• [Material]:

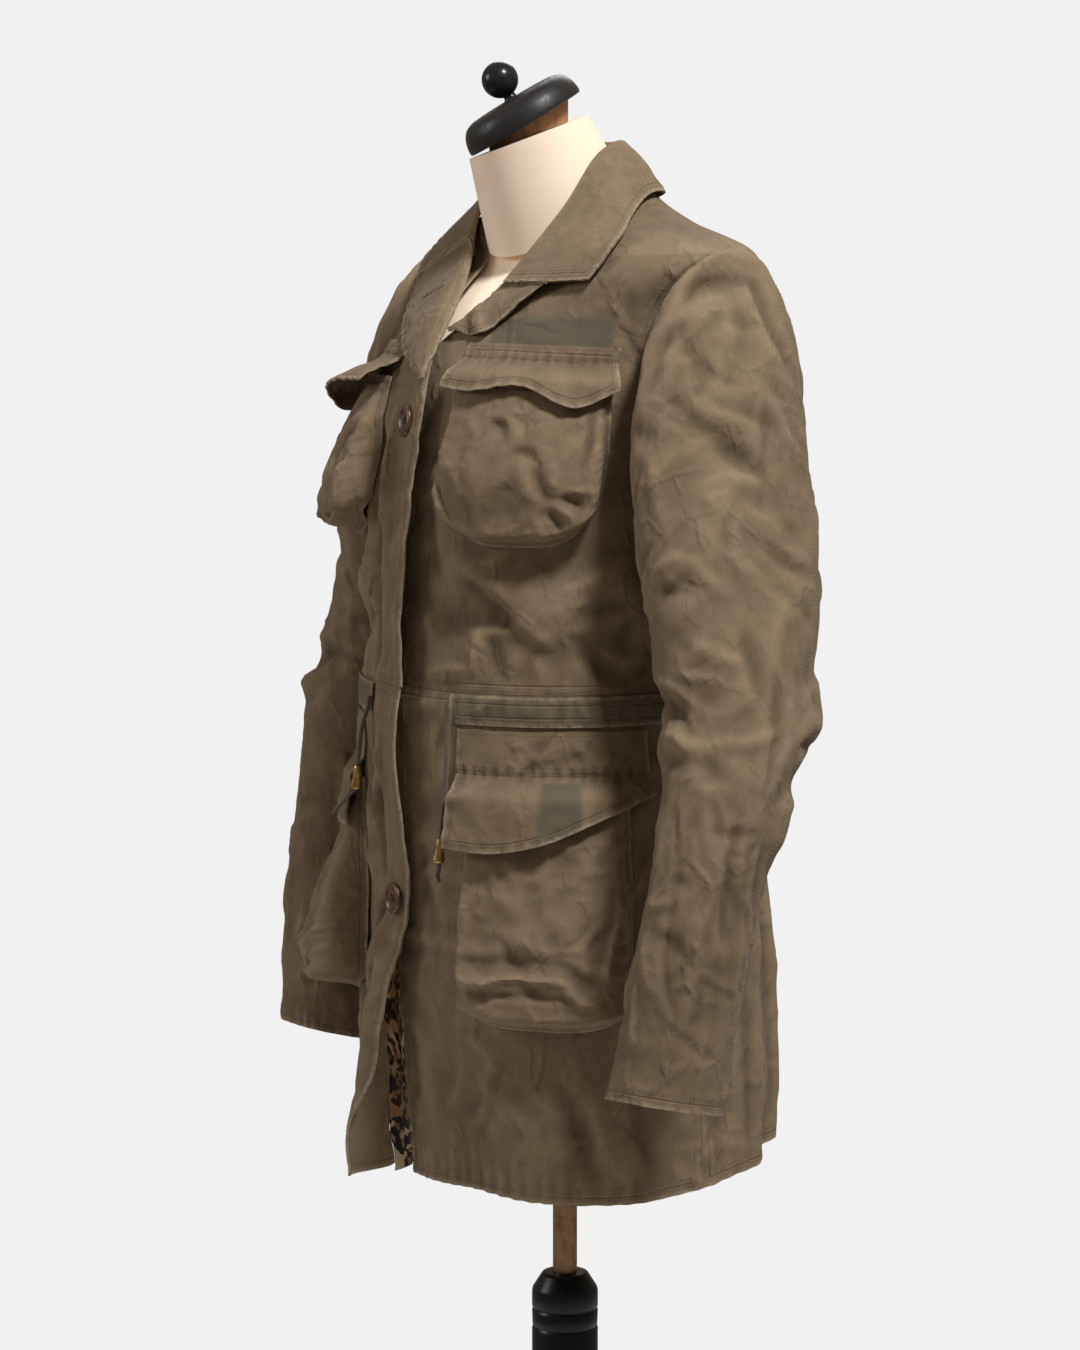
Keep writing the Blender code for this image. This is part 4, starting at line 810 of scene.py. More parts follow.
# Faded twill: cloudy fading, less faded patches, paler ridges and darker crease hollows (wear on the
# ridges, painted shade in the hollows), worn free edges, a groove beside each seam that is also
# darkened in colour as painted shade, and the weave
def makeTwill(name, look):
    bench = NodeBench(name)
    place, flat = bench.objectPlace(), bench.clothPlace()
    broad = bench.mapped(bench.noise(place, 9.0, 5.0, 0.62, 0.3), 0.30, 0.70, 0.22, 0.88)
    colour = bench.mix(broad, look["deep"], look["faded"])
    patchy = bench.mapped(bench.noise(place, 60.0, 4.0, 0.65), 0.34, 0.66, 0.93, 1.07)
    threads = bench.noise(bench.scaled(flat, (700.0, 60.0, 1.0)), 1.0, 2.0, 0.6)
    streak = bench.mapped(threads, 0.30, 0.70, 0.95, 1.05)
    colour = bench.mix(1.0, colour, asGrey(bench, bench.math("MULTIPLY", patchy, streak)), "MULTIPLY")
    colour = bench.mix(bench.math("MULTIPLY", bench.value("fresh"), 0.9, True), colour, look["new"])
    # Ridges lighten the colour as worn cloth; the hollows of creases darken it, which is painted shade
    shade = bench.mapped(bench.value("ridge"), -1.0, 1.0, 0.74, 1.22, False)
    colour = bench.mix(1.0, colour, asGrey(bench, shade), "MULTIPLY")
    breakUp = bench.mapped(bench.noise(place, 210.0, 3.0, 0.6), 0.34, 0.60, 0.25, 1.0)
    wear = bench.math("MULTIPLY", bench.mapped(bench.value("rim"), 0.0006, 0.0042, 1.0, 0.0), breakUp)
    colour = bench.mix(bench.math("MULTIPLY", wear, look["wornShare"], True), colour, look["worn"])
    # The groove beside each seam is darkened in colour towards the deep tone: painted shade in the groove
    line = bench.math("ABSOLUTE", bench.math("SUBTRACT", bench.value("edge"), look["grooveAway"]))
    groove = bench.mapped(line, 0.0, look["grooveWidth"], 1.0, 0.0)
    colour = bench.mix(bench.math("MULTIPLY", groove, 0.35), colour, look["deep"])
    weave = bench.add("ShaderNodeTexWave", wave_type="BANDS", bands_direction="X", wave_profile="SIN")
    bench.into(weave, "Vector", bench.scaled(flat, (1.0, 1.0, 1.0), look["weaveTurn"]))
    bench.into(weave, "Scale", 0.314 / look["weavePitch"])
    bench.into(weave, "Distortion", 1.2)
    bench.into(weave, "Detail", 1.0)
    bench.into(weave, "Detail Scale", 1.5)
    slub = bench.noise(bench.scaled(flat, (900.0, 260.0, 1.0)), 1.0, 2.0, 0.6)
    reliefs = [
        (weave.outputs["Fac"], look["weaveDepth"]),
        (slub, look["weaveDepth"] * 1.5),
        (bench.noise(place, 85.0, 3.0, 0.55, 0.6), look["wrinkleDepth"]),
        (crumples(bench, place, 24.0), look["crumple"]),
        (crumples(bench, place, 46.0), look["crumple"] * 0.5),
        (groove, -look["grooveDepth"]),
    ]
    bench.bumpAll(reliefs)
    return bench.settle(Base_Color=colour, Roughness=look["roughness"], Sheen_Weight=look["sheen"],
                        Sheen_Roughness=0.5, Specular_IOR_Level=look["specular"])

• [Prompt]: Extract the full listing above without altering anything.

• [Answer for this exercise]:
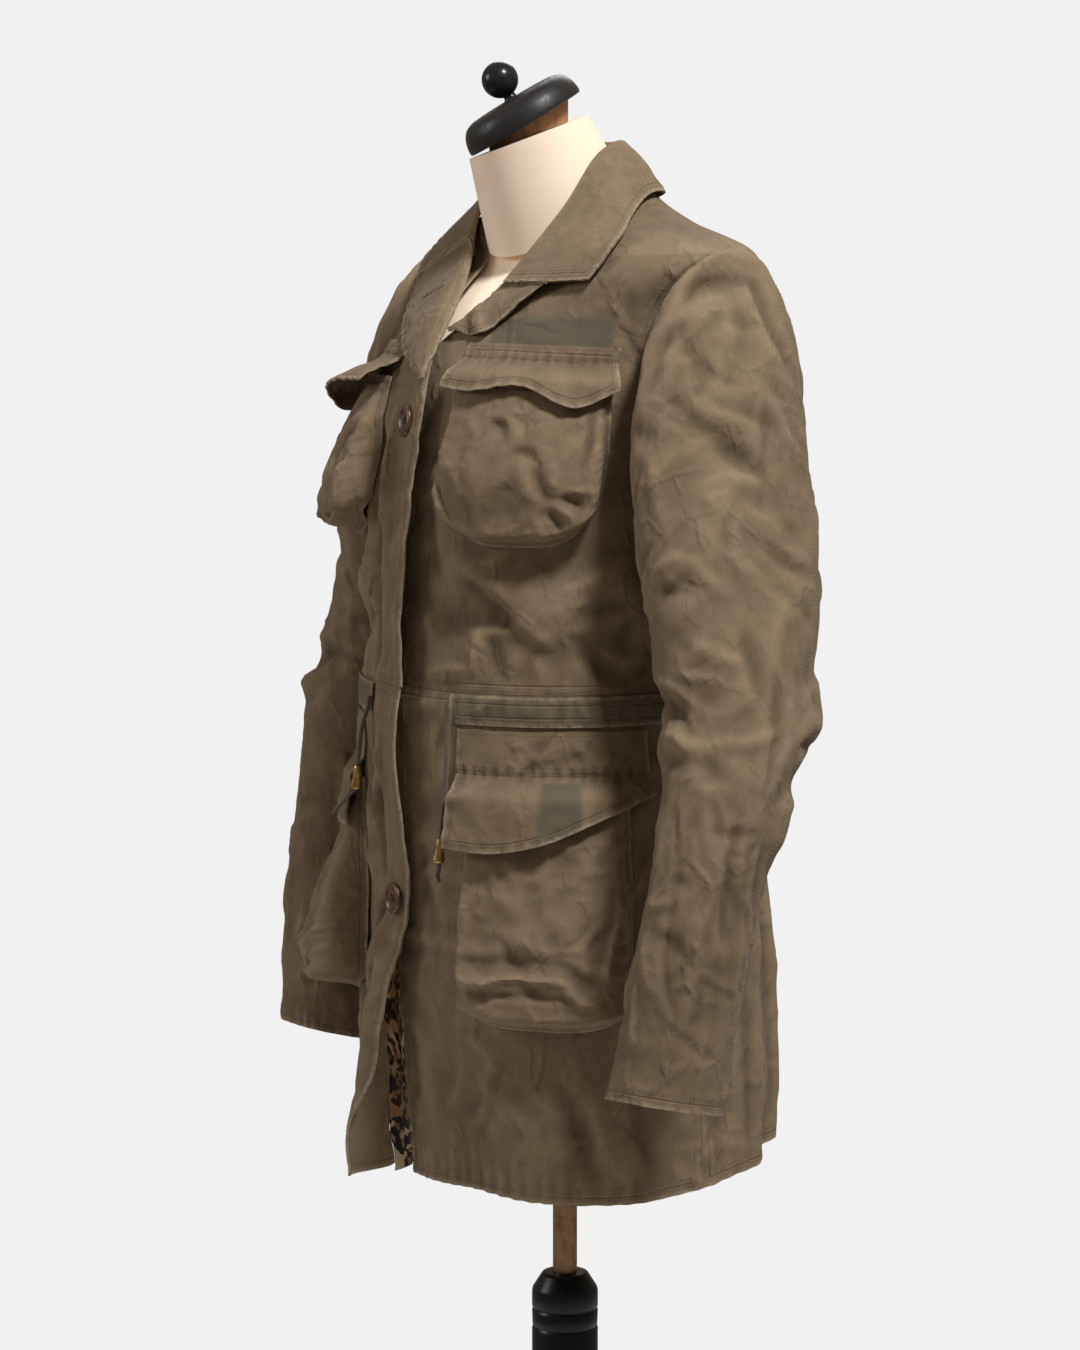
Keep writing the Blender code for this image. This is part 4, starting at line 810 of scene.py. More parts follow.
# Faded twill: cloudy fading, less faded patches, paler ridges and darker crease hollows (wear on the
# ridges, painted shade in the hollows), worn free edges, a groove beside each seam that is also
# darkened in colour as painted shade, and the weave
def makeTwill(name, look):
    bench = NodeBench(name)
    place, flat = bench.objectPlace(), bench.clothPlace()
    broad = bench.mapped(bench.noise(place, 9.0, 5.0, 0.62, 0.3), 0.30, 0.70, 0.22, 0.88)
    colour = bench.mix(broad, look["deep"], look["faded"])
    patchy = bench.mapped(bench.noise(place, 60.0, 4.0, 0.65), 0.34, 0.66, 0.93, 1.07)
    threads = bench.noise(bench.scaled(flat, (700.0, 60.0, 1.0)), 1.0, 2.0, 0.6)
    streak = bench.mapped(threads, 0.30, 0.70, 0.95, 1.05)
    colour = bench.mix(1.0, colour, asGrey(bench, bench.math("MULTIPLY", patchy, streak)), "MULTIPLY")
    colour = bench.mix(bench.math("MULTIPLY", bench.value("fresh"), 0.9, True), colour, look["new"])
    # Ridges lighten the colour as worn cloth; the hollows of creases darken it, which is painted shade
    shade = bench.mapped(bench.value("ridge"), -1.0, 1.0, 0.74, 1.22, False)
    colour = bench.mix(1.0, colour, asGrey(bench, shade), "MULTIPLY")
    breakUp = bench.mapped(bench.noise(place, 210.0, 3.0, 0.6), 0.34, 0.60, 0.25, 1.0)
    wear = bench.math("MULTIPLY", bench.mapped(bench.value("rim"), 0.0006, 0.0042, 1.0, 0.0), breakUp)
    colour = bench.mix(bench.math("MULTIPLY", wear, look["wornShare"], True), colour, look["worn"])
    # The groove beside each seam is darkened in colour towards the deep tone: painted shade in the groove
    line = bench.math("ABSOLUTE", bench.math("SUBTRACT", bench.value("edge"), look["grooveAway"]))
    groove = bench.mapped(line, 0.0, look["grooveWidth"], 1.0, 0.0)
    colour = bench.mix(bench.math("MULTIPLY", groove, 0.35), colour, look["deep"])
    weave = bench.add("ShaderNodeTexWave", wave_type="BANDS", bands_direction="X", wave_profile="SIN")
    bench.into(weave, "Vector", bench.scaled(flat, (1.0, 1.0, 1.0), look["weaveTurn"]))
    bench.into(weave, "Scale", 0.314 / look["weavePitch"])
    bench.into(weave, "Distortion", 1.2)
    bench.into(weave, "Detail", 1.0)
    bench.into(weave, "Detail Scale", 1.5)
    slub = bench.noise(bench.scaled(flat, (900.0, 260.0, 1.0)), 1.0, 2.0, 0.6)
    reliefs = [
        (weave.outputs["Fac"], look["weaveDepth"]),
        (slub, look["weaveDepth"] * 1.5),
        (bench.noise(place, 85.0, 3.0, 0.55, 0.6), look["wrinkleDepth"]),
        (crumples(bench, place, 24.0), look["crumple"]),
        (crumples(bench, place, 46.0), look["crumple"] * 0.5),
        (groove, -look["grooveDepth"]),
    ]
    bench.bumpAll(reliefs)
    return bench.settle(Base_Color=colour, Roughness=look["roughness"], Sheen_Weight=look["sheen"],
                        Sheen_Roughness=0.5, Specular_IOR_Level=look["specular"])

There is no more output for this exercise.